Machine learning models tested:
- Random Forest Regressor
- Gradient Boosting Regressor
- XGBoost Regressor (default and tuned)
Model | R² Score | RMSE |
---|---|---|
Random Forest | 0.3825 | 476.80 |
Gradient Boosting | 0.4434 | 452.68 |
XGBoost (Default) | 0.6708 | 348.11 |
XGBoost (Tuned) | 0.7345 | 312.67 |
The tuned XGBoost model achieved the best performance.
- The tuned XGBoost model delivered the best performance.
- The most influential features were: RAM, Battery, CPU Core, and Rear Camera.

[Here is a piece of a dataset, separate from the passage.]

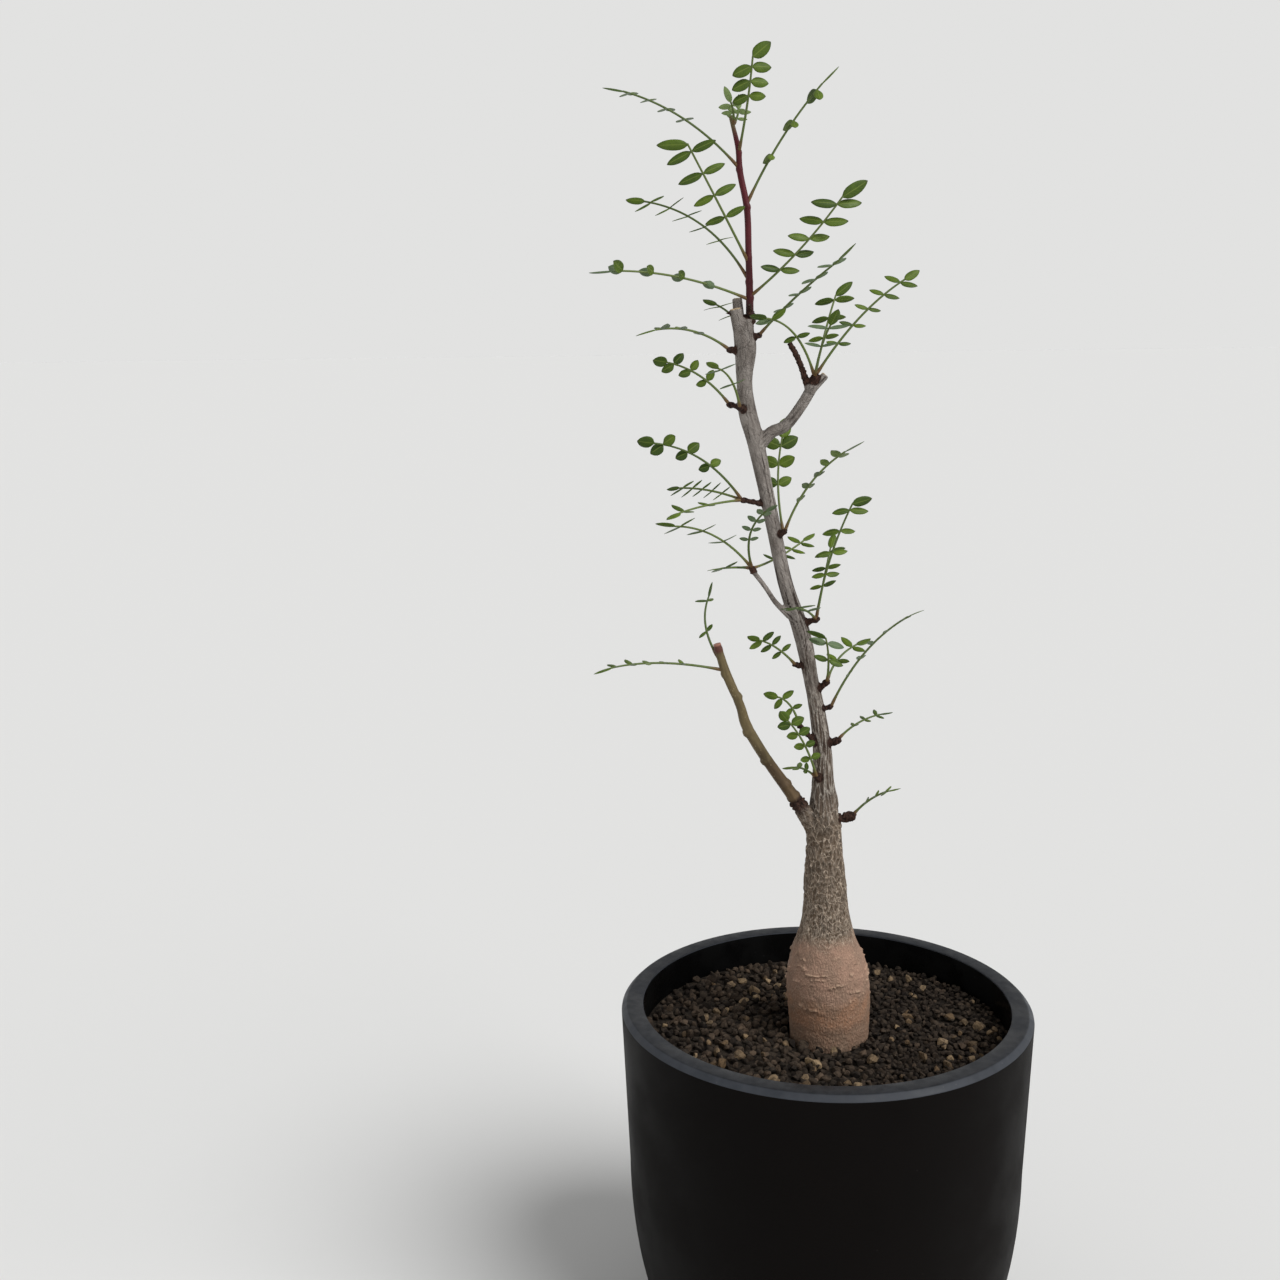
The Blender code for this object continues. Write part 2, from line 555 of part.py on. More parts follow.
def pair_shares(leaf):
    """Return where along the leaf its pairs of leaflets stand."""
    last = 1.0 - END_GAP * leaf.width / (Vector(leaf.tip).length - leaf.length)
    return [leaf.first + (last - leaf.first) * pair / (leaf.pairs - 1) for pair in range(leaf.pairs)]


def spread_from(forward, along):
    """Return a leaflet's direction, turned away from its rachis where it lies too close to it."""
    wanted = min(max(forward.angle(along), math.radians(LEAST_SPREAD)), math.radians(MOST_SPREAD))
    outward = (along - forward * along.dot(forward)).normalized()
    return forward * math.cos(wanted) + outward * math.sin(wanted)


def leaflet_pose(leaf, share, hand, forward, draw):
    """Return a leaflet's direction, width direction, upper side and size, with its share of chance."""
    side, upper = rachis_frame(leaf, forward)
    turn = draw.uniform(-PAIR_TURN, PAIR_TURN)
    lift = draw.uniform(-LIFT_TURN, LIFT_TURN)
    size = (LEAST_GROWN + (1.08 - LEAST_GROWN) * share) * draw.uniform(0.93, 1.05)
    if leaf.aims:
        along = spread_from(forward, leaflet_aim(leaf, hand, turn, lift))
        upper = blade_normal(along, leaf.roll)
    else:
        angle = math.radians(PAIR_ANGLE + turn)
        rise = math.radians(PAIR_LIFT + lift)
        outward = side * hand * math.cos(rise) + upper * math.sin(rise)
        along = (forward * math.cos(angle) + outward * math.sin(angle)).normalized()
        upper = (upper - along * upper.dot(along)).normalized()
    across = upper.cross(along)
    facing = 1 if across.dot(forward) * hand > 0 else -1
    return along, across * facing, upper * facing, size


def end_heading(leaf, forward):
    """Return the end leaflet's direction: straight on, or turned as far as it may towards its own."""
    if leaf.end is None:
        return forward
    slope = math.radians(leaf.end)
    aim = Vector((math.cos(slope), 0, math.sin(slope)))
    turn = min(forward.angle(aim), math.radians(END_TURN))
    return Quaternion(forward.cross(aim).normalized(), turn) @ forward


def end_pose(leaf, forward):
    """Return the end leaflet's direction, width direction and upper side."""
    side, _ = rachis_frame(leaf, forward)
    along = end_heading(leaf, forward)
    side = (side - along * side.dot(along)).normalized()
    return along, side, side.cross(along)


def rachis_section(shape, leaf, course, share):
    """Add a rachis's section at a share of its length."""
    side, upper = rachis_frame(leaf, leaf_heading(course, share))
    half = RACHIS_BASE + (RACHIS_END - RACHIS_BASE) * share
    return ring(shape, leaf_place(course, share), side, upper, half, half)


def grow_pair(shape, leaf, course, share, draw):
    """Grow a stretch of the rachis with a leaflet out of each side, and return its two ends."""
    half = ROOT_WIDTH / course.tip.length / 2
    near, far = [rachis_section(shape, leaf, course, share + step) for step in (-half, half)]
    skin(shape, near, far, open_sides=(LEFT, RIGHT))
    forward = leaf_heading(course, share)
    roots = {1: (near[1], far[1], far[2], near[2]), -1: (far[0], near[0], near[3], far[3])}
    for hand, root in roots.items():
        along, across, upper, size = leaflet_pose(leaf, share, hand, forward, draw)
        grow_leaflet(shape, root, along, across, upper, leaf.length * size, leaf.width * size)
    return near, far


def build_leaf(leaf, collection, material):
    """Build one leaf: a rachis with every leaflet grown out of its sides."""
    course = leaf_course(leaf)
    draw = random.Random(leaf.name)
    shape = bmesh.new()
    before = rachis_section(shape, leaf, course, 0.0)
    shape.faces.new(before)
    for share in pair_shares(leaf):
        near, far = grow_pair(shape, leaf, course, share, draw)
        skin(shape, before, near)
        before = far
    last = rachis_section(shape, leaf, course, 1.0)
    skin(shape, before, last)
    along, across, upper = end_pose(leaf, leaf_heading(course, 1.0))
    grow_leaflet(shape, last, along, across, upper, leaf.length * END_LEAFLET, leaf.width * END_LEAFLET)
    bmesh.ops.recalc_face_normals(shape, faces=shape.faces)
    mesh = bpy.data.meshes.new(leaf.name)
    shape.to_mesh(mesh)
    shape.free()
    return add_object(leaf.name, mesh, collection, material)


def main():
    clear_scene()
    parts = new_collection("potted_elephant_tree")
    cutters = new_collection("cutters")
    pot = make_material("pot_black", (0.012, 0.012, 0.013), 0.45)
    soil = make_material("soil_grit", (0.055, 0.04, 0.03), 0.95)
    bark = make_material("bark", (0.27, 0.21, 0.17), 0.85)
    olive = make_material("young_bark", (0.33, 0.27, 0.14), 0.6)
    maroon = make_material("red_bark", (0.09, 0.02, 0.02), 0.5)
    green = make_material("leaf_green", (0.12, 0.22, 0.06), 0.5)
    build_pot(parts, cutters, pot)
    build_soil(parts, soil)
    build_trunk(parts, bark)
    tube("side_branch", smooth_route(SIDE_BRANCH, 6), 8, parts).data.materials.append(olive)
    tube("red_shoot", smooth_route(RED_SHOOT, 6), 8, parts).data.materials.append(maroon)
    for leaf in LEAVES:
        build_leaf(leaf, parts, green)


main()
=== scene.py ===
# %% [markdown]
# # A potted elephant tree
# The real plant is a young elephant tree about 34 cm tall, with a swollen base, a slender grey trunk and
# small feather-like leaves. It grows in coarse grit in a round black pot 15 cm across.
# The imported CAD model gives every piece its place, so each finer piece made here is built from the same
# named sizes as its solid, and stands exactly where that solid stands.

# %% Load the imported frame
import math
import random
from collections import namedtuple

import bmesh
import bpy
from mathutils import Matrix, Quaternion, Vector, noise
from mathutils.kdtree import KDTree


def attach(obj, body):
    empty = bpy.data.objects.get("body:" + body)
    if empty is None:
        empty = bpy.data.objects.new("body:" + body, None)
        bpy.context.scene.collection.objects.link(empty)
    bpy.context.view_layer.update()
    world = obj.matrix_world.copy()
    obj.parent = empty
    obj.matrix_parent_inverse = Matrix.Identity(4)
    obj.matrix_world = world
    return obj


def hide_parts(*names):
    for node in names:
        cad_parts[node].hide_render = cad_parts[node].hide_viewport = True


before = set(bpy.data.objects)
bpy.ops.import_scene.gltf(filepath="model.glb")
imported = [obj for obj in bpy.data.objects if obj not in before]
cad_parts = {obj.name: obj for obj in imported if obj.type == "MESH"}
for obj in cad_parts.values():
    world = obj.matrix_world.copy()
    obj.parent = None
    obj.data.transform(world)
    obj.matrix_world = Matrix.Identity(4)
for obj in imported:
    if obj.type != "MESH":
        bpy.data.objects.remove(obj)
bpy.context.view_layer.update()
print("CAD nodes:", len(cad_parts))

# %% [markdown]
# ## The camera
# The photograph was taken from a little above the pot's rim, looking down by 11 degrees. The rim's two
# ellipses and the line of the horizon fix where the camera stood. A lens of 43.6 mm on a
# 36 mm sensor gives the photograph's field of view, and the tiny roll of 0.7 degrees matches its tilt.

# %% Set up the camera
MM = 0.001


def add_camera():
    """Add the camera that sees the plant as the photograph does."""
    data = bpy.data.cameras.new("photo_camera")
    data.sensor_width = 36.0
    data.lens = 43.594
    data.clip_start = 0.01
    camera = bpy.data.objects.new("photo_camera", data)
    bpy.context.scene.collection.objects.link(camera)
    place = Matrix.Translation((-0.0666, -0.5355, 0.3745))
    tilt = Matrix.Rotation(math.radians(79.05), 4, "X")
    roll = Matrix.Rotation(math.radians(-0.7), 4, "Z")
    camera.matrix_world = place @ tilt @ roll
    bpy.context.scene.camera = camera
    return camera


camera = add_camera()
print("camera at", [round(v, 3) for v in camera.matrix_world.translation])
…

- The model is ready to be used for predicting mid-tier smartphone prices based on technical specifications.
-
Clone this repository
git clone https://github.com/RaymussenArthur/MobilePhonePricePrediction.git cd MobilePhonePricePrediction
-
Install dependencies
pip install -r requirements.txt
-
Run the EDA notebook Navigate to the Notebooks/ folder and open EDA.ipynb to explore the data and feature insights.
-
Run the Modeling notebook In the same Notebooks/ folder, open and run Modeling.ipynb to train, evaluate, and tune the models.
-
Use the trained model The final trained model is saved as a
.pkl
file and can be loaded using:import joblib model = joblib.load('Results/trained_model.pkl') prediction = model.predict(new_data)